1 – Countess Constance Markievicz
“Dress suitably in short skirts and sitting boots, leave your jewels and gold wands in the bank, and buy a revolver.” Countess Constance Markievicz’s advice on what young women should do to help the Easter Rising in 1916.
An attempt to list the achievements of Constance Georgine Markievicz, later known as the Countess Markievicz, is inevitably doomed to failure. Her position as one of the greatest women that Ireland has ever produced is unquestionable and goes far beyond a simple listing of what she managed to do in her six decades on Earth. We’ll try to list them anyway: she was the first woman elected to the British House of Commons and the first woman anywhere in the world to hold a Cabinet level post in a government, a woman whose reaction to political violence was not to stay at home while the men went to war but to get her gun and join in, a fierce defender of her beliefs and an inspiring proselytising force for her causes.
Born as Constance Georgine Gore-Booth in London in 1868, to a family from the Irish gentry, she grew up in County Sligo, in Ireland’s north west. She was from a wealthy background and family friends included the poet and Nobel Prize winner William Butler Yeats, who would write a poem about Constance and her sister, Eva. Markiewicz left Ireland to study art in London and became active in the suffragette movement, campaigning for the rights of women to vote. She married Casimir Markiewicz, a Polish noble, in Paris and eventually settled in Dublin in the early 1900s.

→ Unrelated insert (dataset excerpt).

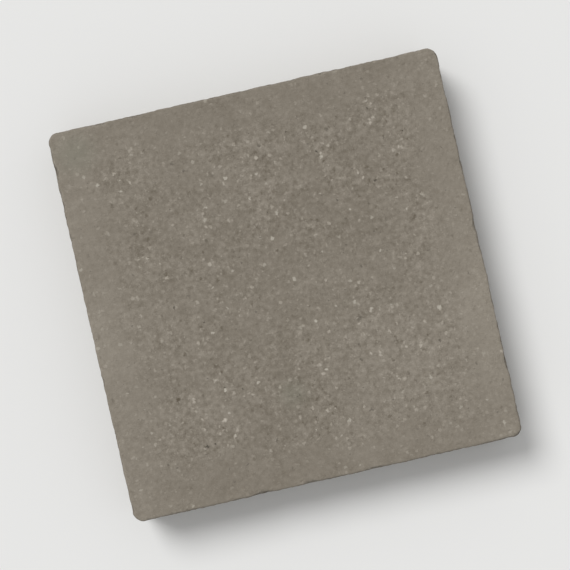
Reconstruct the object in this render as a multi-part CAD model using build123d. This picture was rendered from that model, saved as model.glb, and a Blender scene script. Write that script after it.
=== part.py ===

Constance became enamoured by Irish nationalism, meeting with leaders of the burgeoning movement, and joined Sinn Fein and its women’s section, Inghinidhe na hÉireann (“Daughters of Ireland”). Despite her high-born status – she often attended meetings in a ballgown and diamonds – she was taken as an equal by the staunchly egalitarian women of InE. She founded an Irish nationalist version of the scouts, which taught boys how to use weapons, and was arrested for the first time, for burning the British flag and protesting against a visit by King George V to Dublin. She later worked with the Irish Citizen Army, a socialist organisation that combatted the British, and helped to assist during the Dublin Lockout of 1913, when the striking workers of Dublin were locked out by their bosses.
Finally, at Easter 1916, her moment would come. When the radical Irish nationalists in Dublin staged an uprising against the British, Countess Markiewicz was at the forefront. She fought in the streets and killed a policeman herself, presiding over barricades and digging trenches in the centre of the city. The Easter Rising failed, and Markiewicz was captured. Later, as the only one of 70 captured women to be kept in solitary confinement, she was sentenced to death. She told the court: “I went out to fight for Ireland’s freedom and it does not matter what happens to me. I did what I thought was right and I stand by it.” Her death sentence was commuted because she was a woman – “I do wish your lot had the decency to shoot me”, said Markiewicz – and was released in 1917 as part of a general amnesty.
She later remarked: “I have always hated war and am by nature and philosophy a pacifist, but it is the English who are forcing war on us, and the first principle of war is to kill the enemy.” The Rising was over, but the war was just starting. In 1918, Sinn Fein won a majority of seats in Ireland, with Markiewicz becoming the first woman elected to the British parliament, though in line with Sinn Fein policy, she refused to take her seat. She was also elected to Ireland’s declared parliament, Dail Eireann, and later named Minister for Labour in 1919, the first woman anywhere in the world to hold such a high level of political office. She died in 1927 from appendicitis and is revered as one of the greatest Irish politicians and revolutionaries in history.